Parents and families of children with a vulnerability, such as a physical, mental or learning disability or an addiction, may have concerns about that child’s future and how they will cope when immediate family are no longer around.
If you are thinking of leaving an inheritance to a vulnerable person it is sensible to get legal advice about the impact this inheritance may have. Will the beneficiary be able to manage the inheritance? Will it make them more vulnerable to the attentions of a third party putting them at risk of financial abuse? Will it affect the state benefits they receive? Even a small lump sum inheritance can affect entitlement to benefits.
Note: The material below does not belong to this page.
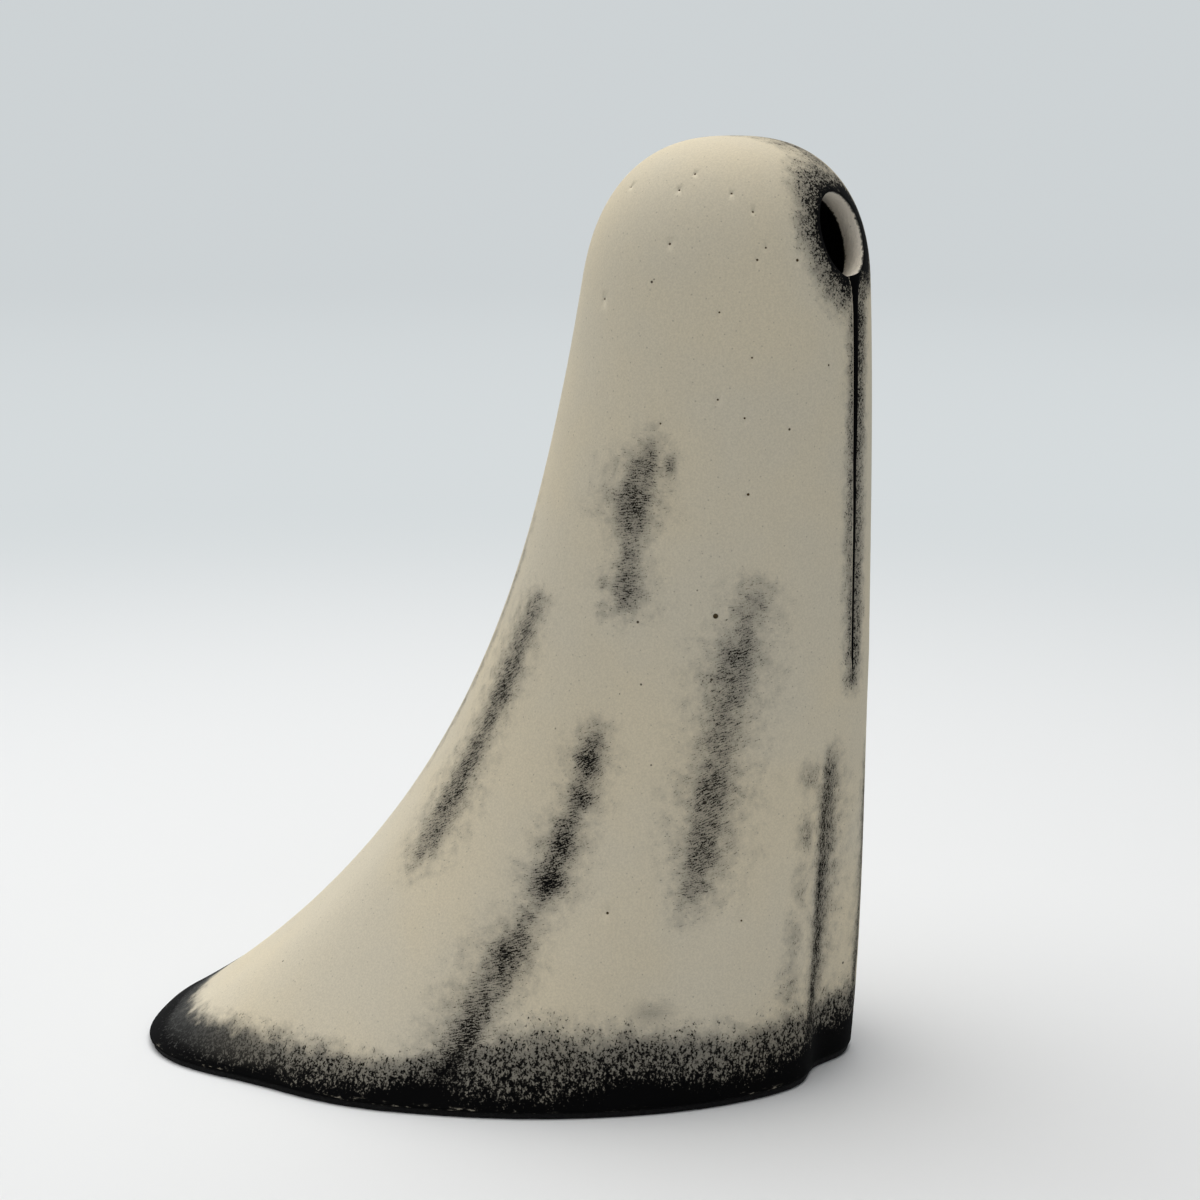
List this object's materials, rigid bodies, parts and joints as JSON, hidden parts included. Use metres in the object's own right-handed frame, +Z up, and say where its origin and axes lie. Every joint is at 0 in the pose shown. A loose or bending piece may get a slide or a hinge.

It is possible for an inheritance to be left in a trust in your will, under the terms of which the vulnerable person can benefit. It is advisable that the trust is administered by responsible and trusted trustees, which can be family members, friends or professionals chosen by you. The types of trust that we can advise on to help protect assets for vulnerable people are:
• discretionary trusts
• disabled person’s or vulnerable person’s trusts
• bereaved minor’s trusts
• age 18-25 trusts
Parents will likely wish to include the appointment of a guardian or guardians in their wills, in event of them both dying before their children reach 18. Appointing guardians you approve of and trust to take care of your children will give you peace of mind..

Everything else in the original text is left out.